Faille dans l’assurance-emploi

Il y a présentement une lacune dans la Loi sur l’assurance-emploi. Un simple règlement empêche les femmes, qui perdent leur emploi pendant leur congé de maternité ou à la fin de leur congé, d’avoir accès aux prestations de l’assurance emploi. Imaginez le drame pour ces familles, qui accueillent leur nouvel enfant, et qui, soudainement, perdent un salaire. Imaginez les conséquences pour une mère monoparentale.

La solution est pourtant simple. Au début du mois juin dernier, j’ai alerté l’ex-ministre de l’Emploi, du Développement de la main-d’œuvre et du Travail sur ce préjudice qui perdure. Je lui ai parlé et je lui ai écrit pour lui indiquer avec précision le règlement à modifier et comment le faire.  J’ai aussi questionné le gouvernement en Chambre sur cette question. On m’a répondu en parlant de « consultations » à venir.

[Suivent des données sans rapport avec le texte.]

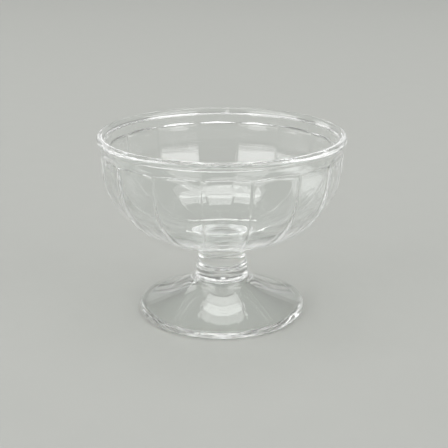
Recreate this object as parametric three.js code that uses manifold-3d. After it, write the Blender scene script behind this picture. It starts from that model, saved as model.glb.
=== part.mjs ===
// Footed dessert bowl in clear pressed glass.
//
// The bowl, the stem and the foot are the three sections of the glass. They are
// turned around the Z axis and meet on flat seams, stacked on each other. The
// origin is on the table, under the middle of the foot, and +Z points up.
// All lengths are in millimetres and all angles in degrees.

import * as THREE from 'three';
import { mergeVertices } from 'three/addons/utils/BufferGeometryUtils.js';
import Module from 'manifold-3d';

// Overall size
const HEIGHT = 79;
const RIM_RADIUS = 52.5;
const FOOT_RADIUS = 36.2;

// Heights of the foot and of the stem on it. The bowl takes the rest.
const FOOT_HEIGHT = 17.5;
const STEM_HEIGHT = 10;

// Bowl wall, from the rounded rim down to the floor. The lip is the slower
// rounding on the inner side of the rim.
const RIM_BEAD_RADIUS = 1.8;
const BAND_INSET = 1.3;
const LIP_WIDTH = 2.4;
const LIP_DROP = 5;
const FLOOR_THICKNESS = 4;

// How square the lower corner of the bowl is: 2 gives an ellipse
const OUTER_FULLNESS = 2.4;
const INNER_FULLNESS = 2.6;

// Flat panels pressed into the outside of the bowl
const PANEL_COUNT = 16;
const PANEL_DROP = 7.5;
const PANEL_INSET = 0.2;
const PANEL_START_RADIUS = 16;
const ARRIS_SHARE_LEFT = 1.003;
const LEDGE_ANGLE = 35;

// Neck under the bowl, and the ring that widens downwards round the stem
const NECK_RADIUS = 10.3;
const NECK_FILLET = 4;
const NECK_STRAIGHT = 0.2;
const FILLET_BLEND = 1;
const RING_HEIGHT = 6;
const RING_RADIUS = 11.4;
const RING_ROUND = 0.5;
const RING_STEP = 0.25;

// Foot: a cone of even thickness that stands on its edge
const FOOT_TOP_RADIUS = 10.7;
const FOOT_EDGE_THICKNESS = 3.4;
const FOOT_EDGE_ROUND = 1.5;
const FOOT_SLOPE = 18;
const FOOT_SLOPE_REACH = 17;
const FLARE_DROP = 3;
const REST_RING_WIDTH = 2.4;
const CONE_THICKNESS = 4.3;
const HOLLOW_DEPTH = 14.5;
const HOLLOW_CAP_RADIUS = 11;

// How finely the round shapes and the curves are divided
const SIDES = 64;
const BOWL_STEPS = 15;
const FLARE_STEPS = 12;
const CAP_STEPS = 5;
const LIP_STEPS = 5;
const ROUND_STEPS = 4;
const BEAD_STEPS = 6;

// What follows from the dimensions above
const QUARTER_TURN = 90;
const STEM_TOP = FOOT_HEIGHT + STEM_HEIGHT;
const BEAD_CENTRE = point(RIM_RADIUS - RIM_BEAD_RADIUS, HEIGHT - RIM_BEAD_RADIUS);
const BAND_RADIUS = RIM_RADIUS - BAND_INSET;
const PANEL_TOP = HEIGHT - PANEL_DROP;
const ARRIS_RADIUS = BAND_RADIUS - PANEL_INSET;

const wasm = await Module();
wasm.setup();

function radians(degrees) {
  return THREE.MathUtils.degToRad(degrees);
}

function point(radius, height) {
  return new THREE.Vector2(radius, height);
}

// Points along a round corner, from one angle about its centre to another.
function arc(centre, radius, from, to, steps = ROUND_STEPS) {
  const points = [];
  for (let i = 0; i <= steps; i += 1) {
    const angle = radians(from + ((to - from) * i) / steps);
    points.push(point(centre.x + radius * Math.cos(angle), centre.y + radius * Math.sin(angle)));
  }
  return points;
}

// The side of a bowl, from its lowest point up to its mouth, where it is upright.
function bowlSide(mouthRadius, mouthHeight, lowestHeight, fullness) {
  const points = [];
  for (let i = 0; i <= BOWL_STEPS; i += 1) {
    const turn = radians((QUARTER_TURN * i) / BOWL_STEPS);
    const across = Math.sin(turn) ** (2 / fullness);
    const down = Math.max(0, Math.cos(turn)) ** (2 / fullness);
    points.push(point(mouthRadius * across, mouthHeight - (mouthHeight - lowestHeight) * down));
  }
  return points;
}

// Turns an outline of radius and height around the Z axis. Its first corner
// stands at the start angle, counted from -Y towards +X.
function turned(outline, sides = SIDES, start = 0) {
  const geometry = new THREE.LatheGeometry(outline, sides, radians(start));
  geometry.rotateX(radians(QUARTER_TURN));
  return geometry;
}

function toSolid(geometry) {
  const bare = geometry.clone();
  bare.deleteAttribute('normal');
  bare.deleteAttribute('uv');
  const merged = mergeVertices(bare, 1e-4);
  const mesh = new wasm.Mesh({
    numProp: 3,
    vertProperties: new Float32Array(merged.attributes.position.array),
    triVerts: new Uint32Array(merged.index.array),
  });
  return new wasm.Manifold(mesh);
}

function toGeometry(solid) {
  const mesh = solid.getMesh();
  const geometry = new THREE.BufferGeometry();
  geometry.setAttribute('position', new THREE.BufferAttribute(mesh.vertProperties, 3));
  geometry.setIndex(new THREE.BufferAttribute(mesh.triVerts, 1));
  geometry.computeVertexNormals();
  return geometry;
}

// The bowl's outer side through the arrises. It starts where the fillet of the
// neck ends, so its lowest point is worked out from that place.
function outerSide() {
  const filletEnd = point(NECK_RADIUS + NECK_FILLET, STEM_TOP + NECK_STRAIGHT + NECK_FILLET);
  const across = (filletEnd.x / ARRIS_RADIUS) ** OUTER_FULLNESS;
  const down = (1 - across) ** (1 / OUTER_FULLNESS);
  const lowest = PANEL_TOP - (PANEL_TOP - filletEnd.y) / down;
  const side = bowlSide(ARRIS_RADIUS, PANEL_TOP, lowest, OUTER_FULLNESS);
  return { filletEnd, side };
}

// The lip, from the top of the rim down to the upright top of the inner side.
function lip() {
  const points = [];
  for (let i = 1; i <= LIP_STEPS; i += 1) {
    const turn = radians(QUARTER_TURN * (1 - i / LIP_STEPS));
    const inward = LIP_WIDTH * Math.cos(turn);
    points.push(point(BEAD_CENTRE.x - inward, HEIGHT - LIP_DROP * (1 - Math.sin(turn))));
  }
  return points;
}

// The wall as if it were round all over: neck, outer side, plain band, rounded
// rim, and the smooth inner side down to the middle of the floor.
function roundWall() {
  const { filletEnd, side } = outerSide();
  const filletCentre = point(filletEnd.x, filletEnd.y - NECK_FILLET);
  const floor = side[0].y + FLOOR_THICKNESS;
  const underBead = THREE.MathUtils.radToDeg(Math.acos(1 - (BAND_INSET / RIM_BEAD_RADIUS)));
  const inside = bowlSide(BEAD_CENTRE.x - LIP_WIDTH, HEIGHT - LIP_DROP, floor, INNER_FULLNESS);
  return [
    point(0, STEM_TOP),
    point(NECK_RADIUS, STEM_TOP),
    ...arc(filletCentre, -NECK_FILLET, 0, -QUARTER_TURN),
    ...side.filter((p) => p.x > filletEnd.x + FILLET_BLEND),
    point(BAND_RADIUS, PANEL_TOP + PANEL_INSET),
    ...arc(BEAD_CENTRE, RIM_BEAD_RADIUS, -underBead, QUARTER_TURN, BEAD_STEPS),
    ...lip(),
    ...inside.slice(0, -1).reverse(),
  ];
}

// A blank with one flat side per panel, which leaves the plain band round. It
// stands a hair outside the arrises, so that each arris keeps a narrow land.
function panelledBlank() {
  const { side } = outerSide();
  const flats = side.filter((p) => p.x > PANEL_START_RADIUS);
  const below = FOOT_HEIGHT;
  const above = HEIGHT + PANEL_DROP;
  const ledgeRise = PANEL_DROP * Math.tan(radians(LEDGE_ANGLE));
  const outline = [
    point(0, below),
    point(PANEL_START_RADIUS, below),
    ...flats.map((p) => point(p.x * ARRIS_SHARE_LEFT, p.y)),
    point(ARRIS_RADIUS * ARRIS_SHARE_LEFT + PANEL_DROP, PANEL_TOP + ledgeRise),
    point(ARRIS_RADIUS * ARRIS_SHARE_LEFT + PANEL_DROP, above),
    point(0, above),
  ];
  return turned(outline, PANEL_COUNT, 180 / PANEL_COUNT);
}

function bowlGeometry() {
  const wall = toSolid(turned(roundWall()));
  return toGeometry(wall.intersect(toSolid(panelledBlank())));
}

// From the seam with the foot up to the seam with the bowl: a ring that widens
// downwards, a small step at its top, and the plain neck.
function stemGeometry() {
  const lowerCorner = point(RING_RADIUS - RING_ROUND, FOOT_HEIGHT + RING_ROUND);
  const ringTop = FOOT_HEIGHT + RING_HEIGHT;
  const outline = [
    point(0, FOOT_HEIGHT),
    ...arc(lowerCorner, RING_ROUND, -QUARTER_TURN, 0),
    point(NECK_RADIUS + RING_STEP, ringTop - RING_STEP),
    point(NECK_RADIUS, ringTop),
    point(NECK_RADIUS, STEM_TOP),
    point(0, STEM_TOP),
  ];
  return turned(outline);
}

// The curve of the foot's top, from its rounded edge up to the stem.
function footFlare(edge) {
  const slope = radians(FOOT_SLOPE);
  return new THREE.CubicBezierCurve(
    edge,
    point(edge.x - FOOT_SLOPE_REACH * Math.cos(slope), edge.y + FOOT_SLOPE_REACH * Math.sin(slope)),
    point(FOOT_TOP_RADIUS, FOOT_HEIGHT - FLARE_DROP),
    point(FOOT_TOP_RADIUS, FOOT_HEIGHT),
  ).getPoints(FLARE_STEPS);
}

// The hollow under the foot, from its middle out to the ring that it stands on.
// It follows the foot's top at an even depth, and a flat dome closes it.
function footHollow(flare, hollowRadius) {
  const cone = flare
    .map((p) => point(p.x, p.y - CONE_THICKNESS))
    .filter((p) => p.x > HOLLOW_CAP_RADIUS && p.x < hollowRadius && p.y > 0)
    .reverse();
  const steepness = (cone[0].y - cone[1].y) / (cone[1].x - cone[0].x);
  const level = point(cone[0].x - (HOLLOW_DEPTH - cone[0].y) / steepness, HOLLOW_DEPTH);
  const dome = new THREE.QuadraticBezierCurve(point(0, HOLLOW_DEPTH), level, cone[0]);
  return [...dome.getPoints(CAP_STEPS), ...cone.slice(1), point(hollowRadius, 0)];
}

// A cone of even thickness that flares up to the stem. It stands on a flat ring
// round a deep hollow.
function footGeometry() {
  const round = Math.min(FOOT_EDGE_ROUND, FOOT_EDGE_THICKNESS / 2);
  const restRadius = FOOT_RADIUS - round;
  const upperCentre = point(restRadius, FOOT_EDGE_THICKNESS - round);
  const upperEdge = arc(upperCentre, round, 0, QUARTER_TURN - FOOT_SLOPE);
  const flare = footFlare(upperEdge.at(-1));
  const outline = [
    ...footHollow(flare, restRadius - REST_RING_WIDTH),
    ...arc(point(restRadius, round), round, -QUARTER_TURN, 0),
    ...upperEdge,
    ...flare.slice(1),
    point(0, FOOT_HEIGHT),
  ];
  return turned(outline);
}

const glass = { color: 0xdfe8e2, roughness: 0.05, metalness: 0, transparent: true, opacity: 0.35 };

function section(name, geometry) {
  const mesh = new THREE.Mesh(geometry, new THREE.MeshStandardMaterial(glass));
  mesh.name = name;
  return mesh;
}

const dessertBowl = new THREE.Group();
dessertBowl.add(section('foot', footGeometry()));
dessertBowl.add(section('stem', stemGeometry()));
dessertBowl.add(section('bowl', bowlGeometry()));

export default dessertBowl;
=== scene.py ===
# %% [markdown]
# # A footed dessert bowl in clear pressed glass
#
# The bowl is about as wide as a hand. It was pressed in a mould, so its outside has sixteen flat
# panels under a plain round band, and its inside looks smooth. A short solid stem and a low cone
# foot carry it. The three sections are one fused piece of glass. Here each is a mesh of its own, and
# the seams between them let light straight through, so that the glass looks whole.
#
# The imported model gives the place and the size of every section, and this script gives the looks.

import math

import bpy
import numpy as np
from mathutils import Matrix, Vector


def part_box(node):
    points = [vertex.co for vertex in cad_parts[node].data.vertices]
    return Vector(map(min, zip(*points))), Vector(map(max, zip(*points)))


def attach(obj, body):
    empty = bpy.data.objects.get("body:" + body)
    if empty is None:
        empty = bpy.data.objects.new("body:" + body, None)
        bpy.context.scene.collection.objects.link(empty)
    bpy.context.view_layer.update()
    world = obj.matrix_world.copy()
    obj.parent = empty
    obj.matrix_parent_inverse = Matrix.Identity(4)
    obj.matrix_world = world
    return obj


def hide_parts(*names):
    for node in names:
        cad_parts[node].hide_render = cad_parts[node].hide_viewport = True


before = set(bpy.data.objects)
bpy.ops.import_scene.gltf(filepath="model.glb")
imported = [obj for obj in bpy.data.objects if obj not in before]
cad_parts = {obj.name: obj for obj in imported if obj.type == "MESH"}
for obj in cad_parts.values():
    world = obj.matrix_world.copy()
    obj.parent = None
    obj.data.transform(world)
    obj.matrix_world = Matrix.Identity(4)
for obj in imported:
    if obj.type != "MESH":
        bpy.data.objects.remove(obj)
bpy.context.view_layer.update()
MM = 0.001
HAIR = MM / 100

bowl_low, bowl_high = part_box("bowl")
stem_low, stem_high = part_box("stem")
_, foot_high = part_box("foot")
print("sections:", sorted(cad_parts))

# %% [markdown]
# ## Camera
#
# The bowl is seen from a little above its rim, so that the rim is an open ellipse and the foot shows
# under the bowl. The camera stands about 40 cm from the axis. It is turned a few degrees round the
# bowl, because the front panel sits a little to the right, and it looks down on it.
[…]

En décembre dernier, j’ai tout de même rencontré personnellement le ministre Duclos à son bureau d’Ottawa, afin de lui prouver que la solution était toute simple. Nous sommes toujours en attente d’une réponse.

Je trouve très à propos et quasiment ironique que les Nations-Unies aient choisi cette année, comme thème de la Journée internationale de la femme, « Les femmes dans un monde du travail en évolution : une planète 50 — 50 d’ici à 2030 ». Malgré les apparences, le Canada a grandement besoin d’agir en ce sens.

Supposément progressiste et féministe, le Canada doit arriver au 21e siècle, modifier son régime d’assurance-emploi, ses politiques familiales et mettre en place l’équité salariale dans les domaines de sa juridiction et adapter ses politiques familiales, tout en respectant les compétences du Québec. Mais j’ai l’impression que ce n’est pas pour demain.

Force est d’admettre que les valeurs d’équité du Québec étant si mal défendues par les gouvernements fédéraux successifs, le meilleur chemin vers l’équité pleine et entière demeure la souveraineté du Québec.